Elsewhere, Russian Foreign Minister Sergei Lavrov dismissed the possibility of more peace talks, if the format remained the same. He demanded the pro-Russian opposition in Ukraine have representatives, or else “…[the West, Kiev and Moscow] would just go round in circles.” He added that Ukraine should postpone the presidential election scheduled for May 25th, amid the escalating conflict.

Copper futures

On the COMEX division of the New York Mercantile Exchange, copper futures for settlement in July dropped 1.13% to trade at $3.0225 per pound at 13:41 GMT today. Prices shifted in a daily range between $3.0155 and $3.0620 a pound.

Copper continued to drop gains it made last Friday, after HSBC’s final reading for April’s manufacturing PMI of China put the figure at 48.1. The reading marked the fourth month in a row to register a contraction in factory activity.

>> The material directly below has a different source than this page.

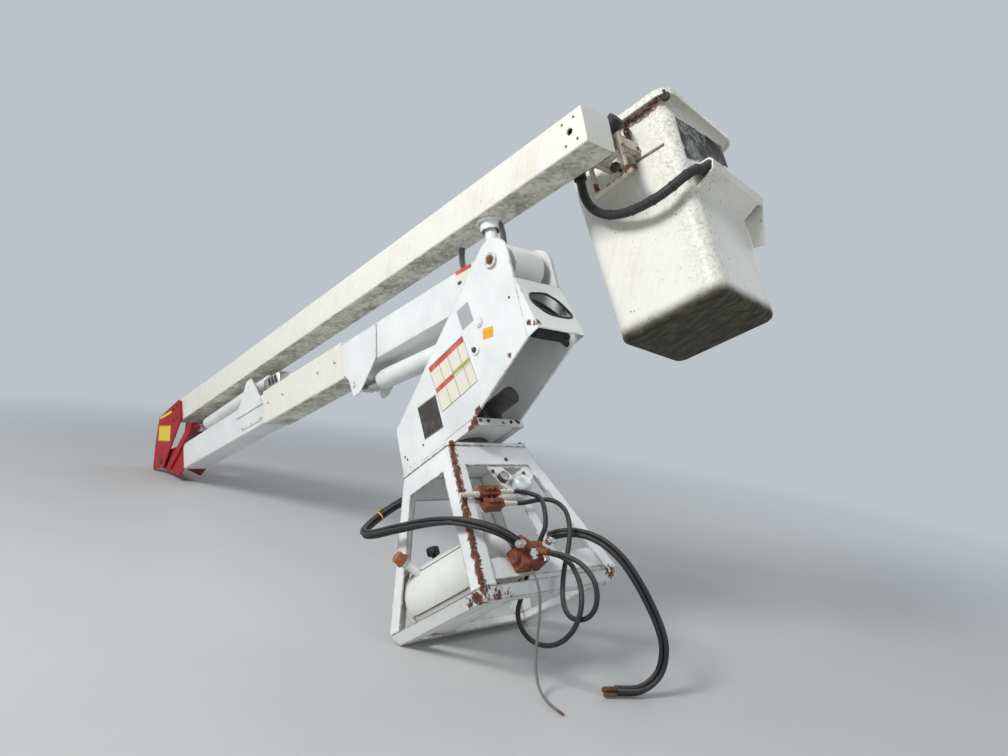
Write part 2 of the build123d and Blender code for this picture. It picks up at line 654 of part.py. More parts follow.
# Upper boom: fibreglass tube, steel sleeve at the elbow
upper = box_tube(upper_x0, upper_x1, boom_half_y, upper_z0, upper_z1, frp_wall, 12)
upper -= pin_y(tip_pin_x, tip_pin_z, tip_shaft_r + fit_gap, 0, 200)
upper -= pin_y(tip_pin_x, tip_pin_z, tip_bore_r, -200, -10)
for bolt_x in (-1, 1):
    for bolt_z in (-1, 1):
        upper -= pin_y(tip_pin_x + bolt_x * tip_bolt_half, tip_pin_z + bolt_z * tip_bolt_rise,
                       tip_bolt_r, -200, -10)
parts["upper_boom"] = upper
sleeve = block(sleeve_x, upper_x1, -boom_half_y - sleeve_thick, boom_half_y + sleeve_thick,
               upper_z0 - sleeve_thick, upper_z1 + sleeve_thick)
sleeve = fillet(sleeve.edges().filter_by(Axis.X), 14)
sleeve -= fillet(block(sleeve_x + 1, upper_x1 - 1, -boom_half_y, boom_half_y,
                       upper_z0, upper_z1).edges().filter_by(Axis.X), 12)
parts["boom_sleeve"] = sleeve

# Lift cylinder of the lower boom: barrel pinned to the turret, rod eye at the lug
lift_base = to_boom(lift_pin_x, lift_pin_z)
lift_length = hypot(lug_x - lift_base[0], lug_z - lift_base[1])
lift_place = boom_frame * Pos(lift_base[0], 0, lift_base[1]) * Rot(0, turn_to(*lift_base, lug_x, lug_z), 0)
lift_barrel_end = lift_length - 150
barrel = rod_x(58, lift_barrel_end, 0, 0, lift_barrel_r)
barrel = fillet(barrel.edges(), 12)
barrel += slab(outline((0, -38), (64, -44), (64, 44), (0, 38)), -32, 32) + pin_y(0, 0, 38, -32, 32)
barrel -= pin_y(0, 0, stub_r + fit_gap, -50, 50)
barrel -= rod_x(90, lift_length, 0, 0, lift_rod_r + fit_gap)
parts["lift_barrel"] = barrel
rod = rod_x(110, lift_length - 34, 0, 0, lift_rod_r)
rod += pin_y(lift_length, 0, 38, -eye_half, eye_half)
rod -= pin_y(lift_length, 0, stub_r + 4, -50, 50)
parts["lift_rod"] = rod

# Cylinder of the upper boom: barrel on trunnions, rod eye at the links
upper_length = hypot(link_end_x - trunnion_x, link_end_z - trunnion_z)
upper_place = Pos(trunnion_x, 0, trunnion_z) * Rot(0, turn_to(trunnion_x, trunnion_z, link_end_x, link_end_z), 0)
upper_barrel_end = upper_length - 120
barrel = rod_x(-150, upper_barrel_end, 0, 0, upper_barrel_r)
barrel = fillet(barrel.edges(), 14)
barrel += pin_y(0, 0, stub_r, -boom_half_y - lug_plate - 4, boom_half_y + lug_plate + 4)
barrel += pin_y(0, 0, stub_r + 14, -boom_half_y + 4, boom_half_y - 4)
barrel -= rod_x(60, upper_length, 0, 0, upper_rod_r + fit_gap)
parts["fold_barrel"] = barrel
rod = rod_x(80, upper_length - 26, 0, 0, upper_rod_r)
rod += pin_y(upper_length, 0, 34, -eye_half, eye_half)
rod -= pin_y(upper_length, 0, stub_r + 4, -50, 50)
parts["fold_rod"] = rod

# Bucket hanger: levelling shaft in the boom's tip, hub and fork on the bucket's side
shaft = pin_y(tip_pin_x, tip_pin_z, tip_shaft_r, -boom_half_y + 40, hub_y1 + 10)
shaft += pin_y(tip_pin_x, tip_pin_z, tip_shaft_r + 16, boom_half_y + 2, hub_y0 - 2)
shaft += pin_y(tip_pin_x, tip_pin_z, tip_shaft_r + 10, hub_y1 + 1, hub_y1 + 10)
parts["levelling_shaft"] = shaft

tip_in_machine = from_boom(tip_pin_x, tip_pin_z)
lean = radians(bucket_lean)
tip_dx = tip_in_machine[0] - bucket_x
tip_dz = tip_in_machine[1] - bucket_z
hub_x = tip_dx * cos(lean) - tip_dz * sin(lean)
hub_z = tip_dx * sin(lean) + tip_dz * cos(lean)
hub_near = hub_y0 - bucket_y
hub_far = hub_y1 - bucket_y


def bucket_half(z):
    return bucket_floor_half + (bucket_top_half - bucket_floor_half) * z / bucket_height


hanger_reach = 60          # of the hanger's arms beyond the bucket's nominal side, cut off at its skin
hanger = pin_y(hub_x, hub_z, hub_r, hub_near, hub_far)
hanger += block(hub_x - 125, hub_x + 90, hub_near + 8, hub_near + 22, hub_z - 36, hub_z + 36)
hanger_arms = (-115, 70)   # from the hub
for arm in hanger_arms:
    arm_x = hub_x + arm
    hanger += block(arm_x - 10, arm_x + 10, hub_near + 8, hub_near + 22, hub_z - 190, hub_z)
hanger += rod_x(hub_x - 140, hub_x + 100, hub_near + 15, hub_z - 182, 15)
for arm_x in (hub_x - 90, hub_x + 60):
    hanger += block(arm_x - 15, arm_x + 15, hub_far - 20, -bucket_half(hub_z) + hanger_reach, hub_z - 30, hub_z + 30)
hanger += block(hub_x - 110, hub_x + 80, hub_far - 20, hub_far - 8, hub_z - 34, hub_z + 34)
hanger -= pin_y(hub_x, hub_z, tip_shaft_r + fit_gap, hub_near - 50, hub_far + 50)
hanger -= pin_y(hub_x, hub_z, tip_shaft_r + 12, hub_far, hub_far + 14)


def rounded(half, z, r):
    return Pos(0, 0, z) * RectangleRounded(2 * half, 2 * half, r)


outer = loft([rounded(bucket_floor_half, 0, bucket_corner_r), rounded(bucket_top_half, bucket_height, bucket_corner_r)])
outer = fillet(outer.faces().sort_by(Axis.Z)[0].edges(), 28)
inner_low = bucket_half(bucket_floor_wall) - bucket_wall
inner_top = bucket_half(bucket_height + 20) - bucket_wall
cavity = loft([rounded(inner_low, bucket_floor_wall, bucket_corner_r - bucket_wall),
               rounded(inner_top, bucket_height + 20, bucket_corner_r - bucket_wall)])
cavity = fillet(cavity.faces().sort_by(Axis.Z)[0].edges(), 24)
rim_half = bucket_top_half + bucket_rim_width
rim = extrude(rounded(rim_half, bucket_height - bucket_rim_thick, bucket_corner_r + 20), bucket_rim_thick)
lip = extrude(rounded(rim_half, bucket_height - bucket_rim_drop, bucket_corner_r + 20), bucket_rim_drop)
lip -= extrude(rounded(rim_half - 8, bucket_height - bucket_rim_drop, bucket_corner_r + 12), bucket_rim_drop)
shell = outer + rim + lip
parts["bucket"] = shell - cavity
hanger -= hanger_frame.inverse() * bucket_frame * outer
parts["bucket_hanger"] = hanger

# Console cover: a hollow nose outside the bucket's front, open towards the booms and below its far end
cover_edge = bucket_half(cover_top) + cover_out
cover_root = bucket_floor_half


def cover_section(wall):
    """Section of the nose, in by a wall's thickness."""
    return outline((cover_root, cover_top - wall), (cover_edge - 14 - 0.6 * wall, cover_top - 5 - wall),
                   (cover_edge - wall, cover_top - cover_nose - 0.4 * wall),
                   (cover_edge - 12 - wall, cover_top - cover_chin + 0.4 * wall),
                   (cover_root, cover_low - 8 + 1.1 * wall))


cover = slab(cover_section(0), cover_y0, cover_y1)
cover = fillet(cover.edges().filter_by(Axis.Y).group_by(Axis.X)[-1], 7)
cover -= slab(cover_section(cover_wall), cover_y0 - 1, cover_y1 - cover_wall)
cover -= block(cover_root, cover_edge + 1, cover_y1 - cover_gap, cover_y1 - cover_wall,
               cover_low - 20, cover_top - cover_chin)
cover += slab(outline((cover_root, cover_top - 30), (cover_edge - 30, cover_top - 30),
                      (cover_edge - 14, cover_top - cover_chin), (cover_root + cover_tail_out, cover_tail),
                      (cover_root, cover_tail + 10)), cover_y1 - cover_wall, cover_y1)
sheath_end = (bucket_frame.inverse() * Pos(*tip_sheath[-1])).position.Y
cover += slab(cover_section(cover_wall - 0.5), sheath_end + 0.6, sheath_end + 0.6 + cover_wall)
parts["console_cover"] = cover - outer

# Boot that the sheath leaves from, carried by an arm of the hanger
sheath_top = hanger_frame.inverse() * Pos(*tip_sheath[0])
boot_x = sheath_top.position.X
boot_y = sheath_top.position.Y
boot_z = sheath_top.position.Z
boot = hanger_frame.inverse() * start_boss(tip_sheath, 70, bundle_boss_r)
boot += block(boot_x - 10, hub_x + hanger_arms[0], boot_y - 6, boot_y + 6, boot_z + 22, boot_z + 52)
parts["sheath_boot"] = boot - hanger


def hose(route, diameter):
    """Round hose of straight runs and the largest arcs that they allow."""
    points = [Vector(*p) for p in route]
    radii = []
    for before, corner, after in zip(points, points[1:], points[2:]):
        run = min((corner - before).length, (after - corner).length)
        radii.append(0.45 * run / tan(radians((corner - before).get_angle(after - corner)) / 2))
    path = FilletPolyline(*route, radius=radii)
    start = Plane(origin=route[0], z_dir=step(route[0], route[1]))
    tube = sweep(start * Circle(diameter / 2), path=path)
    share = tube.volume / (pi * diameter ** 2 / 4 * path.length)
    print("hose", diameter, "length", round(path.length), "least radius", round(min(radii)),
          "volume share", round(share, 4))
    return tube


hoses = {"tip_sheath": (tip_sheath, tip_sheath_d), "supply_bundle": (supply_bundle, supply_bundle_d),
         "hose_loop_a": (hose_loop_a, loop_d), "hose_loop_b": (hose_loop_b, loop_d),
         "long_hoses": (long_hoses, long_hoses_d), "drain_hose": (drain_hose, drain_hose_d)}
for name, (route, diameter) in hoses.items():
    parts[name] = hose(route, diameter)

# Couplings on the hose ends that lie on the ground
end_frame = Plane(origin=long_hoses[-1], z_dir=step(long_hoses[-2], long_hoses[-1]))
couplings = Part()
for turn_deg in (90, 210, 330):
    place = end_frame * Rot(0, 0, turn_deg) * Pos(13, 0, 0)
    couplings += place * Pos(0, 0, coupling_length / 2) * Cylinder(coupling_r, coupling_length)
parts["hose_couplings"] = couplings
parts["drain_nipple"] = end_boss(drain_hose, 28, drain_hose_d / 2 - 0.5)

# Which frame each node is drawn in
boom_nodes = ["lower_boom_root", "lower_boom_insert", "lower_boom_elbow_section", "trunnion_ears",
              "rest_post", "rest_cup", "elbow_lower_plates", "elbow_upper_plates", "elbow_pin",
              "elbow_links", "upper_boom", "boom_sleeve", "levelling_shaft"]
frames = {name: boom_frame for name in boom_nodes}
frames.update({"bucket": bucket_frame, "console_cover": bucket_frame})
frames.update({"bucket_hanger": hanger_frame, "sheath_boot": hanger_frame})
frames.update({"lift_barrel": lift_place, "lift_rod": lift_place})
frames.update({"fold_barrel": boom_frame * upper_place, "fold_rod": boom_frame * upper_place})
machine = {name: frames.get(name, Location()) * shape for name, shape in parts.items()}

# Lean it over until the heel of the base ring and the corner of the elbow are level
heel_x = -ring_low_x
heel_z = -ring_depth
corner = from_boom(elbow_heel_x, elbow_heel_z)
reach = hypot(corner[0] - heel_x, corner[1] - heel_z)
lean_angle = degrees(atan2(corner[1] - heel_z, heel_x - corner[0]) - asin(heel_corner_r / reach))
leaned = Rot(0, -lean_angle, 0)
standing = {name: leaned * shape for name, shape in machine.items()}
boxes = [shape.bounding_box() for shape in standing.values()]
x_mid = (min(b.min.X for b in boxes) + max(b.max.X for b in boxes)) / 2
y_mid = (min(b.min.Y for b in boxes) + max(b.max.Y for b in boxes)) / 2
turn = radians(lean_angle)
floor_z = heel_x * sin(turn) + heel_z * cos(turn)
ground = Pos(-x_mid, -y_mid, -floor_z)

os.makedirs("parts", exist_ok=True)
for name, shape in standing.items():
    export_step(ground * shape, f"parts/{name}.step")


def world(x, y, z):
    """A point of the machine frame on the ground, in metres."""
    gx = x * cos(turn) - z * sin(turn) - x_mid
    gz = x * sin(turn) + z * cos(turn) - floor_z
    return [round(gx / 1000, 5), round((y - y_mid) / 1000, 5), round(gz / 1000, 5)]


print("lean", round(lean_angle, 3), "boom", round(lean_angle - boom_rise, 3))
print("size", [round(v) for v in (max(b.max.X for b in boxes) - min(b.min.X for b in boxes),
                                  max(b.max.Y for b in boxes) - min(b.min.Y for b in boxes),
                                  max(b.max.Z for b in boxes) - floor_z)])
for label, x, z in [("turret", 0, race_z), ("boom", boom_pivot_x, boom_pivot_z),
                    ("elbow", *from_boom(elbow_x, elbow_z)), ("tip", *tip_in_machine),
                    ("lift_base", lift_pin_x, lift_pin_z), ("lug", *from_boom(lug_x, lug_z)),
                    ("trunnion", *from_boom(trunnion_x, trunnion_z)),
                    ("link_base", *from_boom(link_base_x, link_base_z)),
                    ("link_end", *from_boom(link_end_x, link_end_z)),
                    ("bucket", bucket_x, bucket_z), ("foot", 0, 0)]:
    print("point", label, *world(x, 0, z))
for name, (route, diameter) in hoses.items():
    print("route", name, diameter, [world(*p) for p in route])
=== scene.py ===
"""Finish, hoses and fittings of a two-boom bucket lift that lies on the ground, off its truck.

Every place is in metres in the lift's own row frame. Most places are easier to read in one of its
four working frames: the machine frame at the middle of the pedestal's foot, the boom frame at the
boom's pivot, the bucket frame at the middle of the bucket's floor, and the face frame on the sheet
that carries the valves. Tables give their places in millimetres, as on a drawing.
"""
import json
import math
import random

import bpy
from bpy.props import FloatProperty, FloatVectorProperty, PointerProperty
from mathutils import Matrix, Vector


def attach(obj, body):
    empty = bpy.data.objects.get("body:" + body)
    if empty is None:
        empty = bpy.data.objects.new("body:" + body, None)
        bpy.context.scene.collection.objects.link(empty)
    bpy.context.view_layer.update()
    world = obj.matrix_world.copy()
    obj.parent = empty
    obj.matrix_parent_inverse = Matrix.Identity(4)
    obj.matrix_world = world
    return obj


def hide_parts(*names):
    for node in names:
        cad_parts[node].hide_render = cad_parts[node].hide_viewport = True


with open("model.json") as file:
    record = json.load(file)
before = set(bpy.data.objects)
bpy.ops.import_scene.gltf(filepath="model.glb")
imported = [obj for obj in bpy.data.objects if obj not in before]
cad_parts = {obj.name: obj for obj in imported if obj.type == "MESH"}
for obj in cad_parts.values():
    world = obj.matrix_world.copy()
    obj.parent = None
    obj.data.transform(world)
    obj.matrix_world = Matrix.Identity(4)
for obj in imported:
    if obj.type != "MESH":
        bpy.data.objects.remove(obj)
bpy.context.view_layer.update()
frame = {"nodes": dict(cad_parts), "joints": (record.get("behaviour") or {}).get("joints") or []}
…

The figure is also behind the preliminary standing of 48.3, and below the government’s 50.3 index, which also fell short of expectations.

On Thursday, China’s National Bureau of Statistics will release April trade data, which may show a third straight monthly decline in exports, while imports are projected to have recovered from last month’s 11.3% plunge.

Traders have been calculating the probability of China launching a stimulus program to restore previous levels of growth in its economy. Improving credit accessibility and subsidizing industries would boost copper contracts, as right now credit is tight and physical supplies are lagging behind demand. Further still, the Chinese government has been buying huge amounts of bonded copper, as much as 500 000 tons, fueling massive infrastructure and housing projects.

Paring the bearish reports from China to some extent, last Friday the Labor Department reported that the US unemployment rate stood at 6.3% in April – the lowest since the very start of the financial crisis in Autumn 2008. Meanwhile, nonfarm payrolls jumped by 288 000 for the month of April, marking the highest rise since May 2010.

A separate report by the Commerce Department showed that factory orders in March edged up by 1.1%, compared to 1.5% in February. Albeit trailing expectations for a 1.4% jump, this was a second straight month of expansion following a 2.2% drop in the December-January period. Earlier, ISM’s manufacturing PMI also recorded a significant gain for April to stand at 54.9, exceeding the expected 54.3, meaning a faster pace of growth in the industrial sector.